-------- Provided data

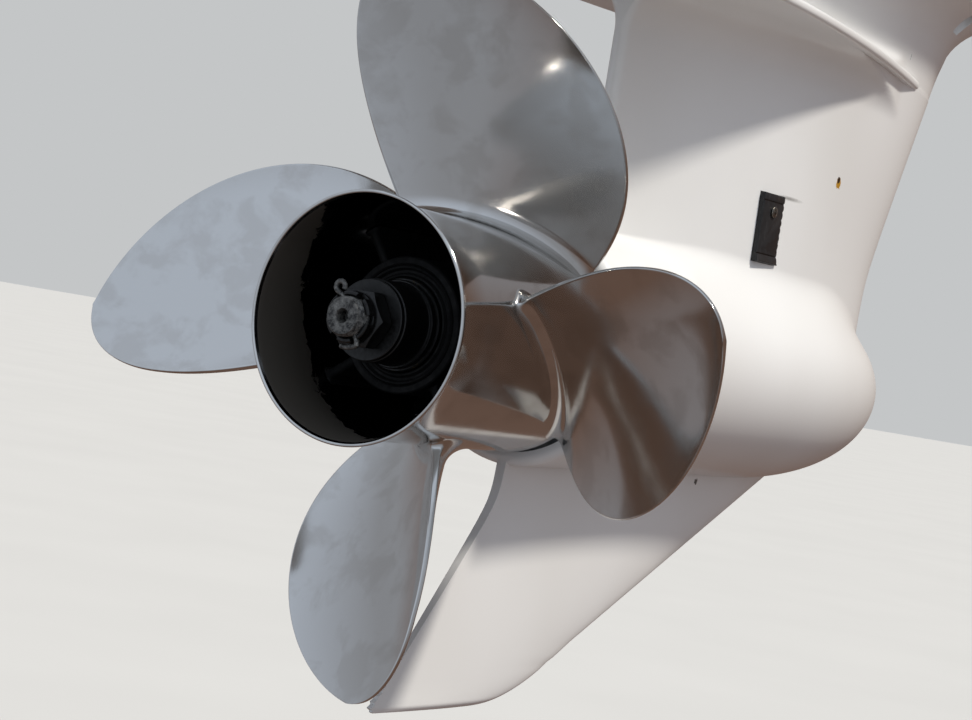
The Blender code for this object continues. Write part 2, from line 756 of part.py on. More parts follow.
def leg_fillets(height):
    """Extra width over the plate and under the flange."""
    over = plate_fillet(fillet_reach(height - plate_top(), PLATE_TOP_FILLET))
    flange = fillet_reach(flange_underside() - height, flange_fillet())

    def extra(station, width):
        share = (flange_nose() - station) / (flange_nose() - FLANGE_TRAILING_STATION)
        edge = section_width(share, FLANGE_HALF_WIDTH, FLANGE_TRAILING_HALF_WIDTH) - FLANGE_THICKNESS / 4.0
        return over(station, width) + min(flange, max(0.0, edge - width))
    return extra


def strut_mesh():
    """The strut from inside the torpedo to the middle of the plate."""
    fillet_top = PLATE_HEIGHT - PLATE_UNDER_FILLET
    heights = [mix(STRUT_BASE_HEIGHT, fillet_top, share) for share in (
        0.0, 0.07, 0.12, 0.16, 0.20, 0.24, 0.29, 0.34, 0.41, 0.50, 0.75)]
    heights += [PLATE_HEIGHT - PLATE_UNDER_FILLET * share for share in (1.0, 0.65, 0.38, 0.18, 0.05, 0.0)]
    heights.append(PLATE_HEIGHT + PLATE_THICKNESS / 2.0)
    rings = []
    for height in heights:
        if height < fillet_top:
            fillet = root_fillet(height)
        else:
            fillet = plate_fillet(fillet_reach(PLATE_HEIGHT - height, PLATE_UNDER_FILLET))
        rings.append(section_ring(height, strut_leading_station(height), STRUT_TRAILING_STATION,
                                  STRUT_HALF_WIDTH, STRUT_TRAILING_HALF_WIDTH, fillet))
    return loft("strut", rings)


def leg_mesh():
    """The leg from the middle of the plate to the middle of the flange."""
    heights = [PLATE_HEIGHT + PLATE_THICKNESS / 2.0]
    heights += [plate_top() + PLATE_TOP_FILLET * share for share in (0.0, 0.10, 0.40, 1.0)]
    heights += [flange_underside() - flange_fillet() * share for share in (0.85, 0.60, 0.40, 0.20, 0.07, 0.0)]
    heights.append(FLANGE_HEIGHT - FLANGE_THICKNESS / 2.0)
    rings = []
    for height in heights:
        level = min(height, flange_underside())
        rings.append(section_ring(height, strut_leading_station(level), LEG_TRAILING_STATION, LEG_HALF_WIDTH,
                                  LEG_TRAILING_HALF_WIDTH, leg_fillets(level)))
    return loft("leg", rings)


def plate_ring(height, inset):
    """The plate's outline: round aft, widest over the propeller, narrow at the front."""
    side = []
    aft_steps = 6
    radius = PLATE_HALF_WIDTH - inset
    for step in range(1, aft_steps + 1):
        angle = 0.5 * math.pi * step / aft_steps
        station = PLATE_AFT_STATION + PLATE_HALF_WIDTH - radius * math.cos(angle)
        side.append((radius * math.sin(angle), station))
    front_steps = 8
    for step in range(front_steps + 1):
        station = mix(PLATE_SHOULDER_STATION, PLATE_FRONT_STATION - inset, step / front_steps)
        side.append((plate_half_width(station) - inset, station))
    right = [(width, station, height) for width, station in side]
    left = [(-width, station, height) for width, station in reversed(side)]
    return [(0.0, PLATE_AFT_STATION + inset, height)] + right + left


def plate_mesh():
    round_off = PLATE_THICKNESS / 4.0
    return loft("plate", [plate_ring(PLATE_HEIGHT, round_off), plate_ring(PLATE_HEIGHT + round_off, 0.0),
                          plate_ring(plate_top() - round_off, 0.0), plate_ring(plate_top(), round_off)])


def flange_mesh():
    rings = [section_ring(height, flange_nose(), FLANGE_TRAILING_STATION, FLANGE_HALF_WIDTH,
                          FLANGE_TRAILING_HALF_WIDTH) for height in (flange_underside(), FLANGE_HEIGHT)]
    return loft("flange", rings)


def skeg_leading_station(height):
    """A straight raked edge that turns in a curve into the level bottom."""
    straight = SKEG_ROOT_STATION + SKEG_SWEEP * (height - SKEG_ROOT_HEIGHT)
    if height >= SKEG_CURVE_HEIGHT:
        return straight
    start = SKEG_ROOT_STATION + SKEG_SWEEP * (SKEG_CURVE_HEIGHT - SKEG_ROOT_HEIGHT)
    drop = (SKEG_CURVE_HEIGHT - height) / (SKEG_CURVE_HEIGHT - SKEG_BOTTOM_HEIGHT)
    return start - (start - SKEG_HEEL_STATION) * (1.0 - math.sqrt(max(0.0, 1.0 - drop))) ** 0.9


def skeg_trailing_station(height):
    """The trailing edge drops straight from the torpedo and then sweeps aft to the toe."""
    swept = SKEG_TOE_STATION + SKEG_TOE_SLOPE * (height - SKEG_BOTTOM_HEIGHT)
    return min(SKEG_TRAILING_STATION, swept)


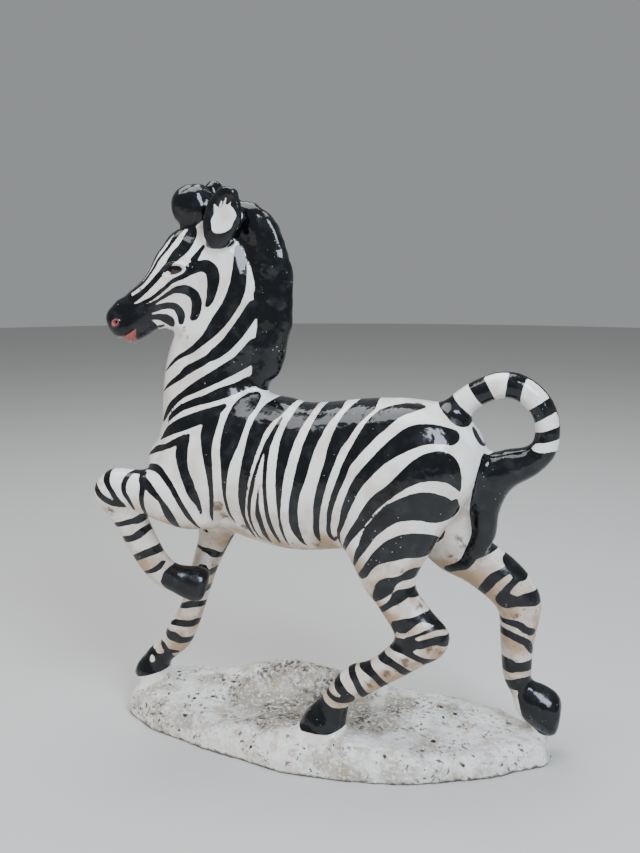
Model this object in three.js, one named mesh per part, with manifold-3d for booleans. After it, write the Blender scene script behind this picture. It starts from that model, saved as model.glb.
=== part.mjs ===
// A glazed ceramic zebra, striding with its near foreleg raised, cast in one with a low rocky mound.
// Millimetres, +Z up. The zebra faces -X, its left flank faces -Y, and its body lies along X.
// The origin is on the flat underside, at the middle of the whole object.
//
// The figure is one smooth body: each limb is a chain of oval sections, the limbs melt into each
// other over a blending distance, and the skin of that body is meshed, thinned and cut off flat.
import * as THREE from "three";
import { mergeVertices } from "three/addons/utils/BufferGeometryUtils.js";
import Module from "manifold-3d";

// Driving sizes
const figureHeight = 385; // sole of the standing near hind hoof to the tip of the higher ear
const headTurn = 14; // degrees that the head turns towards the left flank
const moundPastHooves = 11; // how far the mound reaches past the first and last hoof
const moundBesideHooves = 40; // how far it reaches beside the hooves of each side
const rimHeight = 16; // height of the mound's wall at its edge
const humpHeight = 25; // rise of the hump behind the hooves above that wall
const rimRounding = 9;
const hoofSink = 1; // how deep the hooves are set in the mound
const hoofEdge = 3; // rounding of a sole's edge
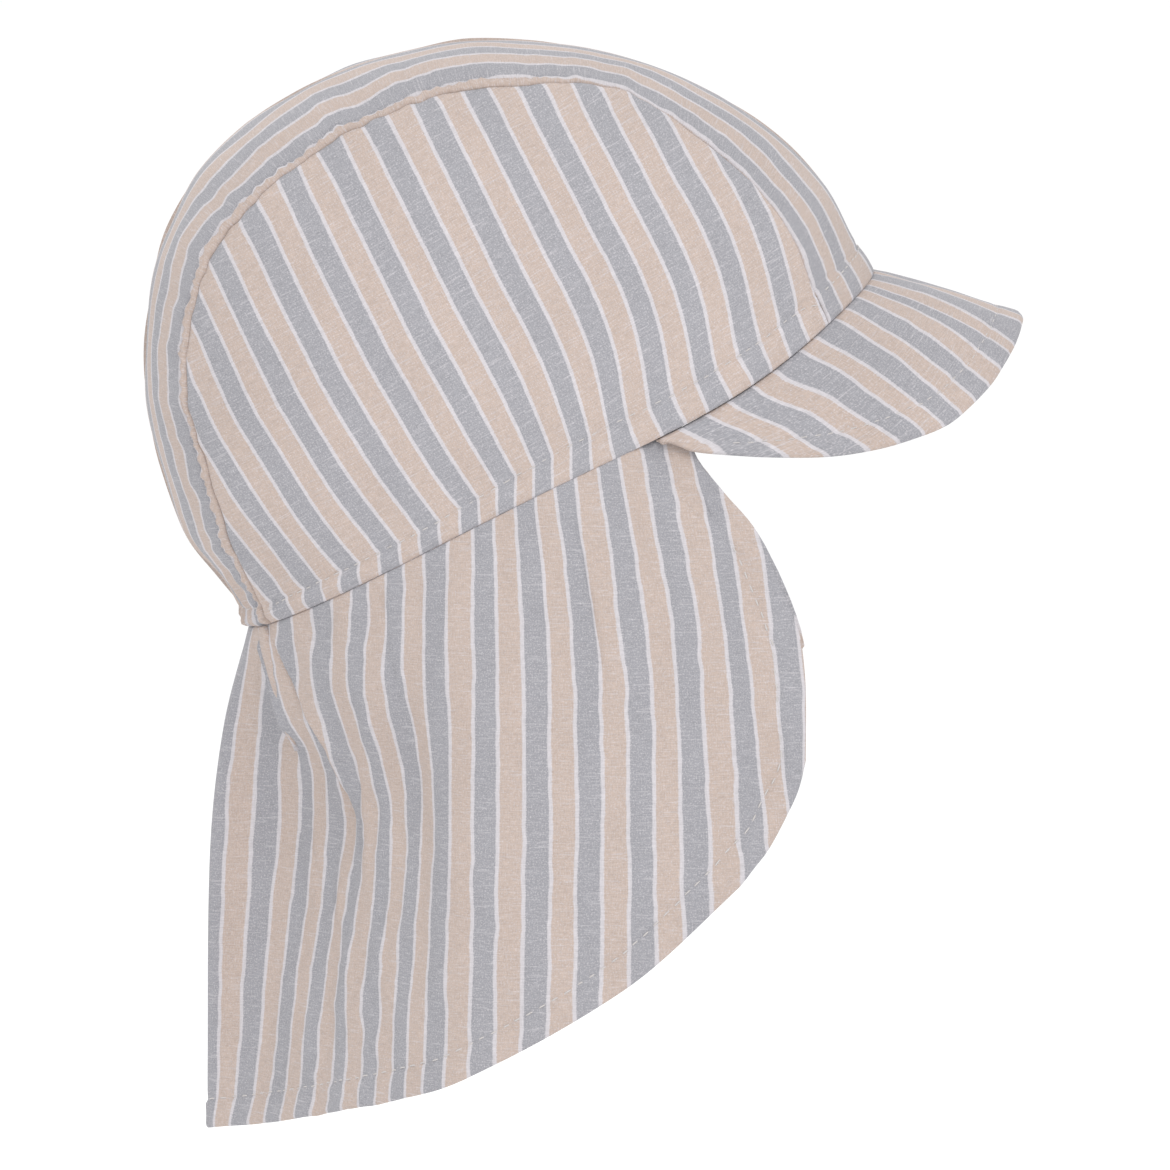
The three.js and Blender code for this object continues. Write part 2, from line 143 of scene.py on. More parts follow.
# Soft creases down the flap: cloth at the top and bottom, start and end, depth, width, cloth hidden in the fold
CREASES = [
    (31, 50, 0.0, 0.44, 2.3, 2.6, 5.0), (56, 53, 0.3, 0.5, 0.6, 3.0, 0), (127.5, 131.5, 0.02, 0.42, 0.9, 2.2, 1.3),
    (29, 38, 0.4, 0.62, 0.6, 3.0, 0), (44, 41, 0.45, 0.8, 0.5, 3.5, 0), (64, 60, 0.3, 0.7, 0.5, 3.5, 0),
    (72, 78, 0.02, 0.3, 0.6, 2.6, 0), (92, 90, 0.0, 0.22, 0.5, 2.4, 0), (107, 109, 0.0, 0.2, 0.5, 2.4, 0),
    (143, 146, 0.03, 0.3, 0.5, 3.0, 0),
]
# The flap's grid: start, end and step along the cloth, finer in the folds
FLAP_STEPS = [(0, 10, 0.7), (10, 30, 0.62), (30, 52, 0.75), (52, 120, 1.3), (120, 136, 0.8), (136, 172, 1.3)]
# How far the cut's stripes have wandered from an even count of lines across the flap
WANDER_CLOTH = [0, 15, 30, 45, 60, 72, 85, 100, 115, 130, 150, 162, 170, 181]
WANDER = [2.1, 1.5, 2.3, 1.7, 2.2, 1.9, 1.5, 2.9, 3.3, 2.7, 2.7, 3.0, 3.8, 3.8]

# ---------------------------------------------------------------- small tools


def through(xs, ys, x):
    """A smooth curve through a table's rows."""
    xs, ys, x = np.asarray(xs, float), np.asarray(ys, float), np.asarray(x, float)
    last = len(xs) - 1
    low = np.maximum(np.arange(last + 1) - 1, 0)
    high = np.minimum(np.arange(last + 1) + 1, last)
    slope = (ys[high] - ys[low]) / (xs[high] - xs[low])
    i = np.clip(np.searchsorted(xs, x, side="left") - 1, 0, last - 1)
    h = xs[i + 1] - xs[i]
    t = np.clip((x - xs[i]) / h, 0, 1)
    a = 2 * t**3 - 3 * t**2 + 1
    b = t**3 - 2 * t**2 + t
    c = t**3 - t**2
    return a * ys[i] + (1 - a) * ys[i + 1] + h * (b * slope[i] + c * slope[i + 1])


def smooth(x, low, high):
    """A soft step from 0 at low to 1 at high, which may be the smaller one."""
    t = np.clip((np.asarray(x, float) - low) / (high - low), 0, 1)
    return t * t * (3 - 2 * t)


def bump(x):
    """A round hill of height 1 and half width 1."""
    return np.exp(-np.square(x))


def mix(a, b, t):
    return a + (b - a) * t


def noise(x, y, seed):
    """Smooth value noise from -1 to 1, the same on every run."""
    x, y = np.broadcast_arrays(np.asarray(x, float), np.asarray(y, float))
    xi, yi = np.floor(x).astype(np.int64), np.floor(y).astype(np.int64)
    fx, fy = x - xi, y - yi
    fx, fy = fx * fx * (3 - 2 * fx), fy * fy * (3 - 2 * fy)

    def at(a, b):
        n = (a * 374761393 + b * 668265263 + seed * 1442695041) & 0xFFFFFFFF
        n = ((n ^ (n >> 13)) * 1274126177) & 0xFFFFFFFF
        return ((n ^ (n >> 16)) & 0xFFFF) / 32767.5 - 1

    low = mix(at(xi, yi), at(xi + 1, yi), fx)
    high = mix(at(xi, yi + 1), at(xi + 1, yi + 1), fx)
    return mix(low, high, fy)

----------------

→ **Short problem**: Transcribe nothing but the lines from the line with "Model this object" through the line with "import Module from", reproducing each exactly.

→ **Solution to this problem**:
Model this object in three.js, one named mesh per part, with manifold-3d for booleans. After it, write the Blender scene script behind this picture. It starts from that model, saved as model.glb.
=== part.mjs ===
// A glazed ceramic zebra, striding with its near foreleg raised, cast in one with a low rocky mound.
// Millimetres, +Z up. The zebra faces -X, its left flank faces -Y, and its body lies along X.
// The origin is on the flat underside, at the middle of the whole object.
//
// The figure is one smooth body: each limb is a chain of oval sections, the limbs melt into each
// other over a blending distance, and the skin of that body is meshed, thinned and cut off flat.
import * as THREE from "three";
import { mergeVertices } from "three/addons/utils/BufferGeometryUtils.js";
import Module from "manifold-3d";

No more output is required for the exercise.